Friday, March 1, 2013

Parashat Ki Tisa


Parashat Ki Tisa
Adar 20, 5773 ~ March 2, 2013
by Steve Astrachan

 
Parsha Ki Sisa begins with the story of a census, a counting of the Jewish People.  The process involves the payment of a half-sheckel by everyone involved.  The Torah here is quite descriptive:

          This shall they give – everyone who passes through the census- a half sheckel of       the sacred sheckel, the sheckel is twenty geras, half a sheckel as a portion to      Hashem.  Everyone who passes through the census, from twenty years of age and     up, shall give the portion of Hashem.  The wealthy shall not increase and the     destitute shall not decrease from half a sheckel – to give the portion of Hashem, to       atone for your souls.  (Ex, 30: 13-15)

The verses speak to two important concepts in Torah and Tanach, equality and atonement.  In this case the equality derives from the atonement.  It is as in Yom Kippur when we desist from wearing leather shoes as a symbol of our equality before Ha Shem. However the concept of equality goes beyond this derivation and appears elsewhere in Tanach as pointed out by Rabbi Ovadia Sforno:

          That respecteth not the persons of the princes,
          Nor regardeth the rich more than the poor.
          For they are all the work of His hands.
          (Job, 34:19)

However the equality of status in giving the half shekel in atonement and membership in the Jewish People does not mean that all are expected to contribute equally regardless of their relative means or abilities. Quite the contrary we are all judged equal when we contribute in accordance with our individual means and abilities.  Rav Hirsh deals with this duality in his commentary on Exodus 30:15 (above):

          Just in this equality, the symbolic nature of the fixed gift of half a shekel is    expressed.  As long as the rich man and the poor man give, each all that he can, does the whole of what he can do, then, as far as G-d and his sanctuary are concerned, the pounds of the rich weigh no more then the pennies and shillings of the poor, and the pennies and shillings of the poor are quite equal to the pounds of the rich.  The rich man can do no more, and the poor shall do no less, that the half a whole shekel, G-d and the Sanctuary weigh not the actual, but the relative size of the contribution, they value what is given and what is done in relation to the fortune and abilities of the givers.  Every one who uses the full powers of the   fortune and the abilities with which he had been graced, in the service of G-d, in furthering the aims of the Sanctuary, lays thereby his “half-shekel” as his “symbolism” on the Altar of G-d.

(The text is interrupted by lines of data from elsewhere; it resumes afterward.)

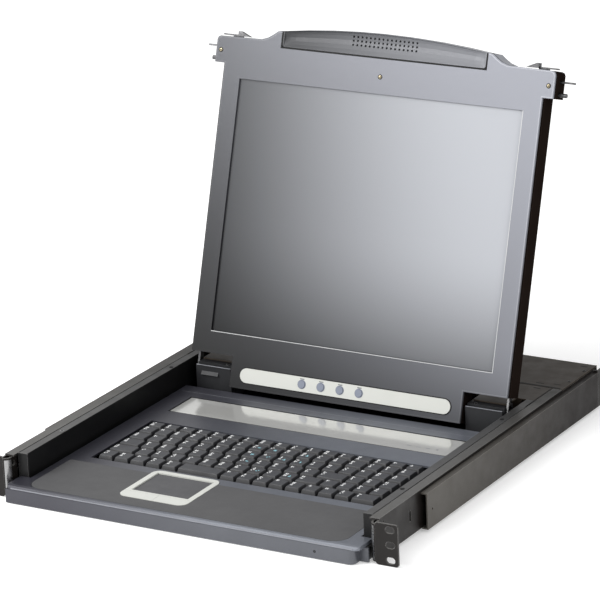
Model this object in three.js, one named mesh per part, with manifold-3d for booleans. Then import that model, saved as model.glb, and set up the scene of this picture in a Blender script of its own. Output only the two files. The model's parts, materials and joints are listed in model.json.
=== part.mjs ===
// Rack-mounted KVM console switch: a 1U slide-out drawer with a keyboard, a touchpad and a flip-up
// 17 inch display, and the switch electronics in a fixed box behind it.
// Millimetres. +X to the operator's right, +Y to the back of the rack, +Z up.
// The pieces are drawn from the front plane of the rack ears (y = 0) and the foot of the 1U space (z = 0);
// the last line moves the whole assembly so that its origin is the bottom centre of its bounding box.

import * as THREE from 'three';
import { mergeVertices } from 'three/addons/utils/BufferGeometryUtils.js';
import Module from 'manifold-3d';

const wasm = await Module();
wasm.setup();

// ---------------------------------------------------------------- driving dimensions

const PLAY = 0.3;                // clearance between pieces that touch
const SHEET = 1.5;               // folded steel thickness

// Rack ears, to the 19 inch standard
const RACK_HALF = 241.3;
const EAR_HEIGHT = 43.65;
const EAR_THICKNESS = 2;
const EAR_HOLE_X = 232.55;
const EAR_HOLE_PITCH = 15.875;
const EAR_HOLE_LENGTH = 10;
const EAR_HOLE_RADIUS = 3.4;

// Fixed chassis
const PLATE_OUTER = 217.5;
const PLATE_INNER = PLATE_OUTER - SHEET;
const PLATE_BOTTOM = 4;
const TOP = 44.4;                // top of the flanges and covers
const FLANGE_INNER = 207;
const STRIKER_X = 209.7;         // plate that the lid's lock pins enter
const STRIKER = { rear: 16, sheet: 2, foldX: 216.7, foldY: 7, fold: 7, bottom: 2.2, top: 41.5 };
const REAR_BOX_FRONT = 405;
const CHASSIS_REAR = 487;
const PORT_REAR = 493;           // ends of the connector shells

// Rear rails and the brackets that slide in them
const RAIL_OUTER = 224.7;
const RAIL_FRONT = 91;
const RAIL_REAR = 474;
const RAIL_BOTTOM = 3.1;
const RAIL_TOP = 41.4;
const BRACKET_X = 219.2;
const BRACKET_FRONT = 400;
const BRACKET_REAR = 585;
const BRACKET_PLATE = { front: 474.5, sheet: 2, bottom: 3.1, top: 43.4 };

// Telescopic slides
const SLIDE_FRONT = 22;
const SLIDE_REAR = 402;
const SLIDE_MIDDLE_Z = 17.5;

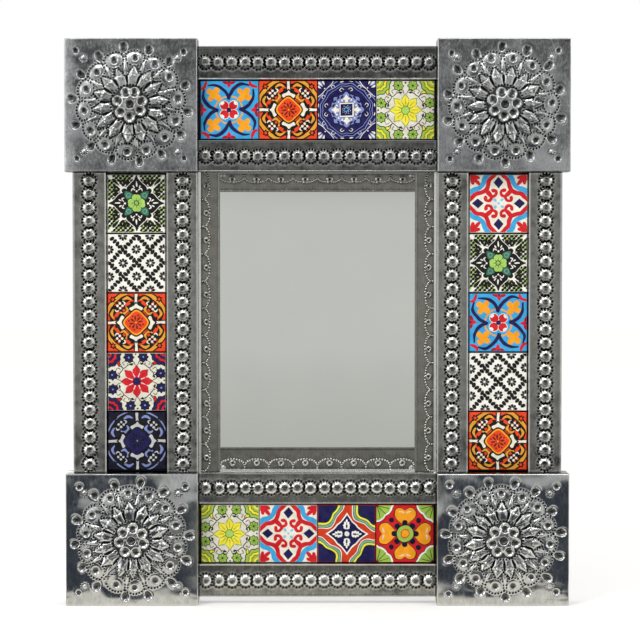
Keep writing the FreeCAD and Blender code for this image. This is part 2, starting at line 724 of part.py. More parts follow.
def hanger():
    strap = new_body("hanger_strap", y=f"-{PIVOT_DEPTH}", z=PIVOT_HEIGHT)
    section = new_sketch(strap, "hanger_strap_section", "YZ_Plane")
    outer, inner = EYE_RADIUS, EYE_BORE
    draw_outline(
        section,
        [
            (f"-{outer}", "-Sizes.strap_tail"),
            (f"-{inner}", "-Sizes.strap_tail"),
            (f"-{inner}", "0"),
            ("0", f"-{inner}"),
            ("0", f"-{outer}"),
            (f"-{outer}", "0"),
        ],
        {2: (inner, -1, "long"), 4: (outer, 1, "long")},
    )
    swept(strap, "PartDesign::Pad", "hanger_strap_fold", section, "Sizes.strap_width", side="Symmetric")

    # the loop: a straight bar in the eye, round corners, short legs and a half circle below
    wire = "Sizes.wire_radius"
    straight = "(Sizes.loop_half_width - Sizes.loop_corner)"
    leg_end = "(Sizes.loop_corner + Sizes.loop_leg)"
    y = f"-{PIVOT_DEPTH}"
    pieces = [doc.addObject("Part::Cylinder", "loop_bar")]
    place(pieces[0], x=f"-{straight}", y=y, z=PIVOT_HEIGHT, turn=90)
    bind(pieces[0], Radius=wire, Height=f"2 * {straight}")
    for side, across, turn in (("left", "-1", 90), ("right", "1", 0)):
        leg = doc.addObject("Part::Cylinder", f"loop_leg_{side}")
        leg_z = f"{PIVOT_HEIGHT} - {leg_end}"
        place(leg, x=f"{across} * Sizes.loop_half_width", y=y, z=leg_z)
        bind(leg, Radius=wire, Height="Sizes.loop_leg")
        bend = doc.addObject("Part::Torus", f"loop_bend_{side}")
        bend.Angle3 = 90
        spot = FreeCAD.Rotation(FreeCAD.Vector(1, 0, 0), 90)
        spin = FreeCAD.Rotation(FreeCAD.Vector(0, 0, 1), turn)
        bend.Placement = FreeCAD.Placement(FreeCAD.Vector(), spot * spin)
        bind(bend, Radius1="Sizes.loop_corner", Radius2=wire)
        bind(bend, Placement__Base__x=f"{across} * {straight}", Placement__Base__y=y)
        bind(bend, Placement__Base__z=f"{PIVOT_HEIGHT} - Sizes.loop_corner")
        pieces += [leg, bend]
    bow = doc.addObject("Part::Torus", "loop_bow")
    bow.Angle3 = 180
    place(bow, y=y, z=f"{PIVOT_HEIGHT} - {leg_end}", turn=-90, axis=(1, 0, 0))
    bind(bow, Radius1="Sizes.loop_half_width", Radius2=wire)
    ring = doc.addObject("Part::MultiFuse", "hanger_ring")
    ring.Label = "hanger_ring"
    ring.Shapes = pieces + [bow]
    ring.Refine = False


glass_and_backing()
for side in SIDES:
    rail(side)
    mirror_strip(side)
tiles()
corners()
solder_joints()
board_glue()
hanger()
doc.recompute()

# Nothing is written unless every object has worked out
for item in doc.Objects:
    if {"Invalid", "Error"} & set(item.State):
        raise RuntimeError(f"{item.Label} failed: {item.State}")
    if item.TypeId in ("PartDesign::Pocket", "PartDesign::Groove"):
        if item.Shape.Volume >= item.BaseFeature.Shape.Volume:
            raise RuntimeError(f"{item.Label} cuts nothing")

os.makedirs("parts", exist_ok=True)
finished = [item for item in doc.Objects if item.TypeId == "PartDesign::Body"]
finished += [doc.getObject(name) for name in ("hanger_ring", "solder_joints", "board_glue")]
for item in finished:
    if item.Shape.isNull() or not item.Shape.isValid():
        raise RuntimeError(f"{item.Label} has no valid shape")
    item.Shape.exportStep(f"parts/{item.Label}.step")
    print(item.Label, len(item.Shape.Solids), round(item.Shape.Volume, 1))
print(len(finished), "sub-parts")
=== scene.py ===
import bpy
import bmesh
import json
import math
import numpy as np
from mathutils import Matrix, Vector


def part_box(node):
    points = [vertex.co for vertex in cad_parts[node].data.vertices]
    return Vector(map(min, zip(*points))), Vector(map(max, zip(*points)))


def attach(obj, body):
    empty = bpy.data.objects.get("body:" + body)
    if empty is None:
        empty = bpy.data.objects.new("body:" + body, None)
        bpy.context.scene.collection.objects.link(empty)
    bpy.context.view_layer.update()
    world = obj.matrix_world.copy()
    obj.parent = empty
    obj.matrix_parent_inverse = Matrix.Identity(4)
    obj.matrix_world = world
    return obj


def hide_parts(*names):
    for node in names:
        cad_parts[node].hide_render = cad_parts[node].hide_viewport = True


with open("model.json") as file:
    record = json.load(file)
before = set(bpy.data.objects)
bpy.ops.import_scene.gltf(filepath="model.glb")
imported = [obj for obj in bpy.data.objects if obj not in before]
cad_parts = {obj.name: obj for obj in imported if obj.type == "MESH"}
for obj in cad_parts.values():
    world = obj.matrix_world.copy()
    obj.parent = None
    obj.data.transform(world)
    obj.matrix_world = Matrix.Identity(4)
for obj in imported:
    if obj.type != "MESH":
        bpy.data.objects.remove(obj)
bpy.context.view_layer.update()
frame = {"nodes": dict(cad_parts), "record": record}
nodes = frame["nodes"]
mm = 0.001
print("frame loaded:", len(nodes), "nodes")


def toLinear(hexCode):
    shares = [int(hexCode[i:i + 2], 16) / 255 for i in (1, 3, 5)]
    return [s / 12.92 if s <= 0.04045 else ((s + 0.055) / 1.055) ** 2.4 for s in shares] + [1.0]


def addNode(tree, kind, inputs=None, **settings):
    node = tree.nodes.new("ShaderNode" + kind)
    for name, value in settings.items():
        setattr(node, name, value)
    for name, value in (inputs or {}).items():
        if isinstance(value, bpy.types.NodeSocket):
            tree.links.new(value, node.inputs[name])
        else:
            node.inputs[name].default_value = toLinear(value) if isinstance(value, str) else value
    return node


def noise(tree, where, size, detail, roughness=0.5):
    # the size of its features is in mm
    inputs = {"Vector": where, "Scale": 1000 / size, "Detail": detail, "Roughness": roughness}
    return addNode(tree, "TexNoise", inputs).outputs["Fac"]


def ranged(tree, value, start, end, low=0.0, high=1.0, kind="LINEAR"):
    inputs = {"Value": value, "From Min": start, "From Max": end, "To Min": low, "To Max": high}
    return addNode(tree, "MapRange", inputs, interpolation_type=kind).outputs[0]


def smoothed(tree, value, start, end, low=0.0, high=1.0):
    return ranged(tree, value, start, end, low, high, "SMOOTHSTEP")


def reckon(tree, operation, *values):
    return addNode(tree, "Math", dict(enumerate(values)), operation=operation).outputs[0]


def mixed(tree, share, first, second):
    return addNode(tree, "Mix", {0: share, 6: first, 7: second}, data_type="RGBA").outputs[2]


def between(tree, share, first, second):
    return addNode(tree, "Mix", {0: share, 2: first, 3: second}, data_type="FLOAT").outputs[0]


def bumped(tree, height, depth, under=None):
    # relief of a depth in mm, over another one
    inputs = {"Height": height, "Strength": 1.0, "Distance": depth * mm}
    if under is not None:
        inputs["Normal"] = under
    return addNode(tree, "Bump", inputs).outputs[0]


def newMaterial(name):
    material = bpy.data.materials.new(name)
    material.use_nodes = True
    material.node_tree.nodes.clear()
    return material, material.node_tree, addNode(material.node_tree, "TexCoord").outputs["Object"]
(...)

Finally there is the issue of atonement or more specifically what are we atoning for in giving the half shekel.  Here I have always been moved by the commentary of a more contemporary scholar Rabbi, Dr. J. H. Hertz, who pointed out that the term kfer or ransom applies to the taking of human life when the act is not homicide.  He then concluded that the half shekel was thus for those who have to go to war:

          …The soldier is to be impressed with the fact that, high as the aims for which he goes to battle may be, war remains a necessary evil.  The ransom is, therefore, to be paid at the time of the mustering, long before the actual fighting begins.

The Torah is teaching us that war by necessity has an immoral aspect. It may be justified and necessary, but it can never be fully a moral exercise. 

In this regard the parsha puts us in line with others who have had to grapple with the issue of war.  Benjamin Franklin served the country with distinction both during and after the Revolution.  But it was he who said, “There is no such thing as a good war or a bad peace.”  Moving forward Gary Willis in his “Lincoln at Gettysburg” made the point that while Abraham Lincoln always admired the “generation of 76” he never extolled the Revolution itself because it was a war.  Certainly President Lincoln was no pacifist, leading the nation through the Civil War with its 620,000 dead.  He knew whereof he spoke in the Second Inaugural with “this mighty scourge of war.”  Both of these men were extremely knowledgeable, worldly-wise, and, particularly in the case of Mr. Lincoln, steeped in the Bible.  Whether the Biblical aspect of their backgrounds affected these views, we cannot say. However, they certainly understood the inner meaning of Parsha Ki Thissa as Rabbi Hertz later explained it.